Rezension

Ganz unten

Menschen neben dem Leben - Ulrich Alexander Boschwitz

Menschen neben dem Leben
von Ulrich Alexander Boschwitz

Bewertet mit 3.5 Sternen

Unlängst sah ich den Stummfilm „Mutter Krausens Fahrt ins Glück“. Die Idee dazu stammte von Heinrich Zille, der aber starb, bevor er die Chance hatte, die Verfilmung anzugehen. Seine Künstlerkollegen Käthe Kollwitz, Otto Nagel und Hans Baluschek haben ihn dann zu seinen Ehren umgesetzt. 1929 kam er in die Kinos. Lange bevor ich den Film sah, geisterte der Filmtitel hin und wieder durch meinen Kopf und ich fragte mich immer, welche Fahrt Mutter Krause wohl unternahm, um ihr Glück zu finden. Naiv und ohne Geschichtsbewusstsein, muss ich heute aus der Rückschau sagen. Bei der Lektüre von Ulrich Alexander Boschwitz' Roman „Menschen neben dem Leben“ schlich ich hinter Fundholz, Tönnchen und Grissmann her durch genau jenes Berlin aus „Mutter Krausens Fahrt ins Glück“. Es ist ein verzweifeltes Berlin, in denen hunderttausenden Menschen die Lebensgrundlage fehlt und jegliche Perspektive auf eine besser Zukunft. Boschwitz lässt uns durch eine Handvoll ausgewählte Gestalten exemplarisch teilhaben an der Verrohung des Einzelnen, dem Abrutschen ins Kriminelle, der Skrupellosigkeit, der Prostitution aus Verzweiflung und der Flucht ins Rauschhafte. Mich trifft und bewegt die Resignation, dem Sich-abgefunden-haben mit der Situation, so wie es Boschwitz an der Figur Fundholz aufzeigt. Es erschreckt mich, wie der junge, arbeitslose Grissmann nach unten tritt, nach oben schachert und finstere Pläne schmiedet. Unwillig sich dem Elend des Ehrlichen zu ergeben, sucht und findet er Möglichkeiten auf vermeintlich einfachere Weise an Geld zu kommen. Der Spruch „Gelegenheit macht Diebe“ kommt nicht von ungefähr und Erfolg stachelt an. Zwischen den Abgehängten des brach liegenden Arbeitsmarktes irren und betteln die Opfer des Ersten Weltkrieges. Eindrucksvoll zeigt Boschwitz an zwei Figuren auf, welche unterschiedlichen Traumata der Einzelne aus dem Krieg mitbrachte.

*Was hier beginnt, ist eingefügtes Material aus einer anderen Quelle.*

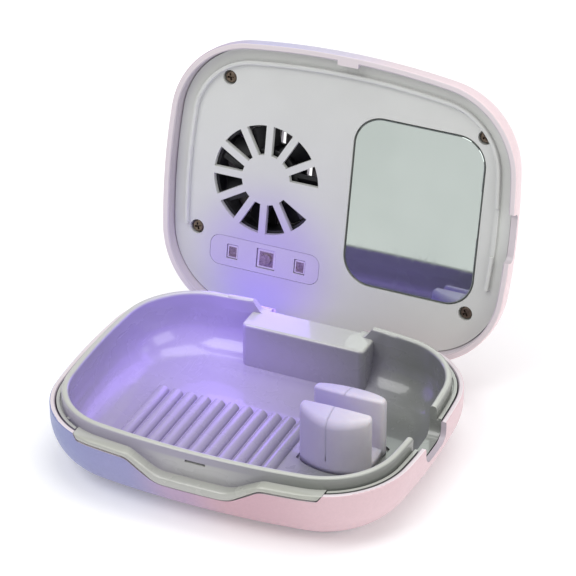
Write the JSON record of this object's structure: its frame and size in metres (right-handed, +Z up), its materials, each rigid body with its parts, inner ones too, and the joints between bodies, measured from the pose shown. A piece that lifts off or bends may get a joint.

Es sind nur wenige Tage, an denen wir die einzelnen Figuren in Berlin begleiten. Sie finden sich eines Abends alle aus unterschiedlichen Gründen in der Arbeiterkneipe zum Fröhlichen Waidmann ein und treffen gar ungünstig in einem wahren Schowdown aufeinander.

Berlin war auch vor 100 Jahren schon ein Moloch und die Weltwirtschaftskrise, die das Ende der Goldenen Zwanziger mit dem Kater des Jahrhunderts einläutete, hatte harte soziale Auswirkungen auf jeden Einzelnen. Boschwitz greift sich die Verlierer für seinen Roman heraus, bildet einen Querschnitt vom Elend und erzählt ohne moralischen Fingerzeig. Vielleicht trifft er nicht immer genau den richtigen Erzählton, aber das ist nicht der Grund, warum einem an vielen Stellen im Buch das Lesen mitunter schwer fällt. Es ist ein interessantes Stück Zeitgeschichte, entstanden mit ein wenig Abstand und doch noch nah genug dran an der Lebenswirklichkeit. Eine wichtige literarische Wiederentdeckung um den gesellschaftlichen Schwierigkeiten zwischen den zwei Weltkriegen nachzuspüren.